At the same time, it accepted that regularisation may fall within permissible boundaries where:
- the appointment was made on sanctioned posts,
- the employee possessed required qualifications at the time of entry, and
- continued service exists in situations consistent with Umadevi’s exception for long-serving irregular appointees.
In evaluating the June notifications, the Court found they revived a withdrawn 1996 policy in a manner that broadly respected the conditions of entry on sanctioned posts and eligibility at the relevant time. Therefore, the Court rejected the High Court’s blanket view for these June measures.

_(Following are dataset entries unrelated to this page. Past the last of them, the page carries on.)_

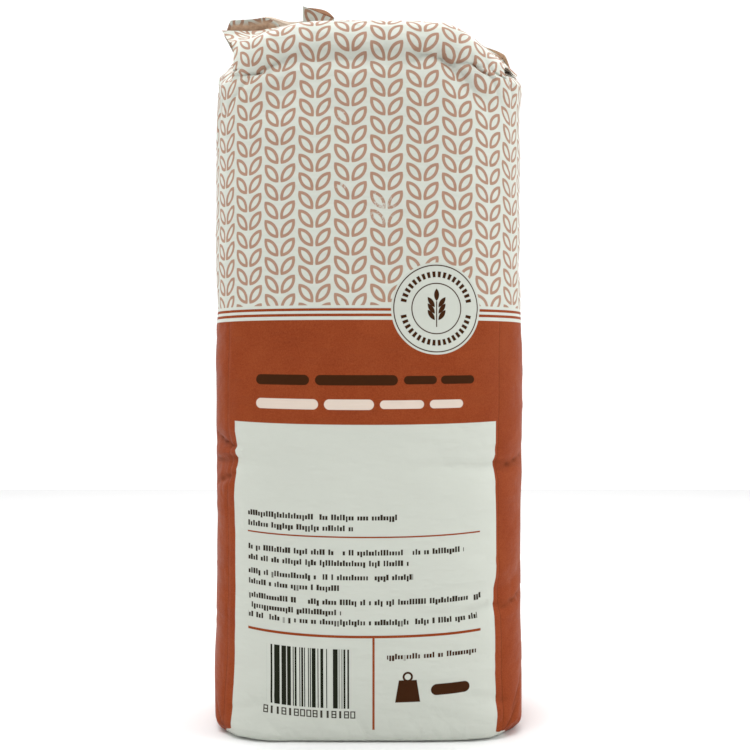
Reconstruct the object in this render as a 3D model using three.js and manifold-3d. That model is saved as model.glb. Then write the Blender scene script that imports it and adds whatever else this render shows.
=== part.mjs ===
// A full 5 kg paper bag of flour, standing upright.
//
// The bag is a paper tube with a block bottom. Flour presses it into a rounded, bulging
// column whose girth is the same at every height. At the top the side gussets are tucked
// in, the front and back panels meet in a ridge, and the closing fold is glued down on the
// back slope. The ends of the ridge stand open as two ears.
//
// Millimetres, +Z up. The bag stands on z = 0, with the middle of its base at the origin,
// and its front faces -Y.
import * as THREE from "three";
import { mergeVertices } from "three/addons/utils/BufferGeometryUtils.js";
import Module from "manifold-3d";

// The paper tube.
const GIRTH = 484;
const PANEL_WIDTH = 160; // front and back panels, from crease to crease
const GUSSET_WIDTH = GIRTH / 2 - PANEL_WIDTH;

// How the flour shapes the tube: half width and squareness (a superellipse power) by height.
const SHOULDER_Z = 350;
const SECTIONS = [
  { z: 0, halfWidth: 84.4, squareness: 4.6 },
  { z: 14, halfWidth: 84.8, squareness: 4 },
  { z: 40, halfWidth: 85.4, squareness: 3.3 },
  { z: 100, halfWidth: 85.4, squareness: 2.9 },
  { z: 200, halfWidth: 85.2, squareness: 2.7 },
  { z: 290, halfWidth: 85.2, squareness: 2.6 },
  { z: SHOULDER_Z, halfWidth: 84.6, squareness: 2.6 },
];
const BASE_ROUND = 5; // radius of the edge under the front and back
const SIDE_ROUND = 8; // radius of the edge under the sides

// The roof: its front and back edges, and the ridge where the panels meet. The right end
// is crushed, so both fall towards it, and the ridge bends forward.
const EDGE_Z = 375.4;
const EDGE_ROUND = 12;
const EDGE_LEFT_DROP = 7;
const EDGE_RIGHT_DROP = 17;
const EDGE_NECK = 0.03; // how much the roof edge draws in at its ends
const ROLL_FROM = 0.25; // shares of the way up the panel where the rolled edge starts and ends
const ROLL_TO = 0.625;
const RIDGE_Z = 393;
const RIDGE_HALF = 83;
const RIDGE_LEFT_DROP = 5.2;
const RIDGE_RIGHT_DROP = 33;
const RIDGE_RIGHT_START = 36;
const RIDGE_RIGHT_FORWARD = 9;
const NOTCH = { x: 34, half: 6, depth: 2.4 }; // a small dip in the ridge
const GABLE_PAPER = 84; // length of paper from the shoulder to the ridge
const LIP = 1.3; // half the thickness of the pinched ridge

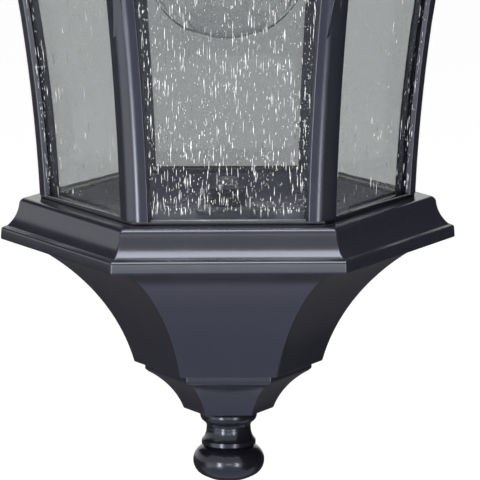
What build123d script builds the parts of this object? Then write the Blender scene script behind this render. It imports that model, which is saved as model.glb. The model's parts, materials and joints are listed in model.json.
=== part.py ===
from build123d import *
from math import atan2, cos, radians, sin, sqrt, tan
import os

# Outdoor wall lantern, millimetres, +Z up.  The wall is the plane Y = 0 and the lantern hangs on its
# -Y side.  The origin is the middle of the crossbar, on the wall.  Pieces of the lantern itself are
# drawn on the lantern's own axis, with Z = 0 at the underside of the base moulding, then moved out.

# Where the lantern hangs
PROJECTION = 138.0      # wall to the lantern's axis
DROP = 195.0            # crossbar's middle down to the base moulding's underside

# Hexagonal base moulding, pan and bowl.  A tip radius is measured to a corner of the hexagon.
BASE_TIP = 84.4
FASCIA_HEIGHT = 4.3
MOULDING_HEIGHT = 15.6
MOULDING_STEP = 8.1     # how far the ledge's tip lies inside the fascia's tip
MOULDING_SAG = 0.8
FASCIA_SHELF = 1.9      # flat step between the fascia and the cove
FASCIA_SHELF_RISE = 0.9
FASCIA_LEAN = 0.2
LEDGE_ROUND = 2.2       # rounding of the ledge's edge over the cove
EDGE_ROUND = 1.3
CHAMFER = 0.5           # small edges on turned pieces
CASTING = 2.8           # wall of the cast pieces
PAN_SHEET = 1.5
PAN_APOTHEM = 56.0
PAN_FLOOR = 9.8
SEAT_WIDTH = 3.0
BOWL_TIP = 75.3
BOWL_RIM = 1.2
BOWL_LAND = 2.5         # height of the casting's foot over the bowl's rim
BOWL_LAND_SLOPE = 1.5
HOLLOW_SLANT = 7.6      # narrowing of the hollow under the moulding
BOWL_DEPTH = 46.7
BOWL_FOOT_TIP = 35.2
BOWL_SAG = 6.1
CUP_TIP = 31.15
CUP_EDGE = 2.6
CUP_FOOT_TIP = 16.8
CUP_HEIGHT = 17.7
CUP_SAG = 1.7
CUP_WALL = 2.4
CUP_SHOULDER = 0.9

# Cage: corner posts that flare outwards as they rise, bent glass between them
CAGE_TIP = 70.9         # sharp corner of the posts' outer faces at the ledge
CAGE_SLOPE = 0.046
CAGE_BEND = 690.0       # radius of the flare
CAGE_HEIGHT = 158.0
RAIL_SHEET = 1.4
RAIL_WIDTH = 6.0
POST_FACET = 5.0
POST_FLANGE = 3.9
FLANGE_THICK = 2.0
LIP_THICK = 1.8
LIP_HALF = 3.8          # half the post's width behind the panes
STEM_HALF = 2.4
GLASS_THICK = 3.0
GLASS_PLAY = 0.2
TOP_RAIL_WIDTH = 8.5
TOP_RAIL_WALL = 2.4

# Roof
CORNICE_TIP = 111.0
CAGE_PLAY = 1.2         # room round the top rail inside the cornice
CORNICE_LAP = 2.5       # how far the cornice hangs below the posts' tops
CORNICE_FLANGE = 9.0    # inward flange over the top rail
CORNICE_FLANGE_THICK = 2.5
ROOF_EDGE = 3.0
ROOF_INSET = 1.5
ROOF_RISE = 58.0
ROOF_NECK_TIP = 22.0
ROOF_SAG = 10.0
NECK_RIM = 2.0
NECK_TOP = 5.8          # metal over the roof's hollow
CROWN_RADIUS = 20.0
CROWN_HEIGHT = 9.0
CROWN_BEAD = 2.6
CROWN_STEP = 2.0
HUB_RADIUS = 16.5
HUB_HEIGHT = 26.0
HUB_SHOULDER = 4.0
HUB_LIP = 2.0
HUB_BULGE = 0.8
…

The July notifications were treated differently. The Court found that they:
- explicitly covered appointments made without advertisement and without interviews, and
- attempted to cover them through a cut-off extending to 2018,
without adequate justification.
The Bench also recorded concerns about the absence of documentation about the manner of engagement, describing it as not inspiring confidence thereby supporting the conclusion that the July notifications were arbitrary.
It said,
“Absence of any record whatsoever of the manner of engagement does not inspire any confidence in such process.”
Order
The Supreme Court:
- Set aside the High Court’s quashing of the June 16/18, 2014 notifications, thereby allowing eligible employees to seek regularisation benefits subject to verification.
- Struck down the July 7, 2014 notifications as arbitrary.
- Still ensured that those already continuing at the lowest pay scale (and similarly placed intervenors) were not thrown out, applying protection under Article 142 to avoid severe hardship after long years of service.
The court Ordered,
“In exercise of jurisdiction under Article 142 for incumbents) under (A permit such… ad hoc employees who are continuing in service… at the lowest pay scale.”
Employees denied regularisation by the High Court were left free to re-approach for reconsideration in line with the Supreme Court’s directions.